On September 21, 2005 the defendant Levin filed an answer in which he admitted that he owned the mortgaged property and claimed insufficient knowledge to either admit or deny the balance of the allegations of the Complaint.
The note signed by Dan Levin provides, in pertinent part:
1. BORROWER'S PROMISE TO PAY
. . . I understand that the Lender may transfer this Note. The Lender or anyone who takes this Note by transfer and who is entitled to receive payments under this Note is called the "Note Holder."
The Mortgage deed signed by Dan Levin provides, in pertinent part:
19. Sale of Note; Change of Loan Servicer
The Note or a partial interest in the Note (together with this Security Instrument) may be sold one or more times without prior notice to Borrower. A sale may result in a change in the entity (known as the "Loan Servicer") that collects monthly payments due under the Note and this Security Instrument. . . .
In opposition to the Motion for Summary Judgment, the defendant Levin has appended his affidavit as well as a copy of a restructuring agreement between himself as the borrower and Washington Mutual Bank, F.A. c/o Fairbanks Capital Corp., its servicer, as the lender, entitled "Stipulation Agreement." The Stipulation Agreement is undated, but the defendant Levin avers that it was dated May 14, 2004. That agreement provides, in pertinent part:
I. Summary of the Loan
The parties hereto acknowledge that the following represent the current indebtedness of the Borrower owed and outstanding to Lender and to be the subject of this Agreement:
A. A mortgage loan in the original principal sum of $204,000 evidenced by a Promissory Note dated October 2, 2002, executed and delivered by the Borrower and secured by an Open-End Mortgage dated, October 2, 2002, executed and delivered by the Borrower, constituting a first mortgage lien against certain premises commonly known as 202 Main Street, Deep River, Connecticut, which mortgage is recorded in the Land Records of the Town of Deep River, Connecticut. Said Promissory Note and Mortgage were subsequently endorsed and assigned to Lender . . .

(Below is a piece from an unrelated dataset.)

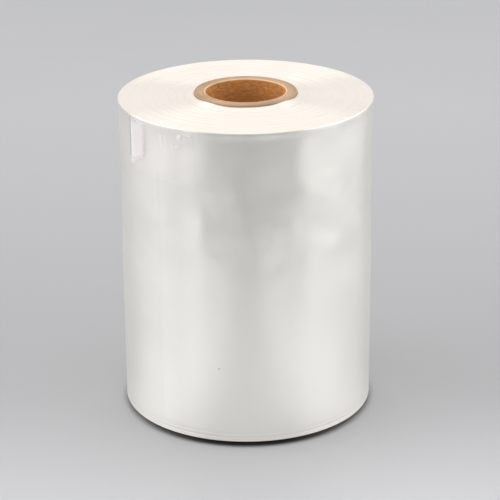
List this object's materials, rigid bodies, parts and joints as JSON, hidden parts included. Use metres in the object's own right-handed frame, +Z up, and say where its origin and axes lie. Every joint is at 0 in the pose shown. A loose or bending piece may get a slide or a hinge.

The dates of the note and mortgage appear to reflect a typographical error, as the note and mortgage were dated October 2, 2000 and not 2002.
II. Acknowledgments
Borrower acknowledges and affirms that:
1. Borrower is legally and validly indebted to Lender with respect to the Loan including accrued interest, late fees, escrow advances and attorneys fees through May 4, 2004, in the amount of $48,546.89" ("Restatement Amount"). The Reinstatement Amount will cure the default . . .
3. The Borrower is in material default of his/her/their obligations under the loan . . .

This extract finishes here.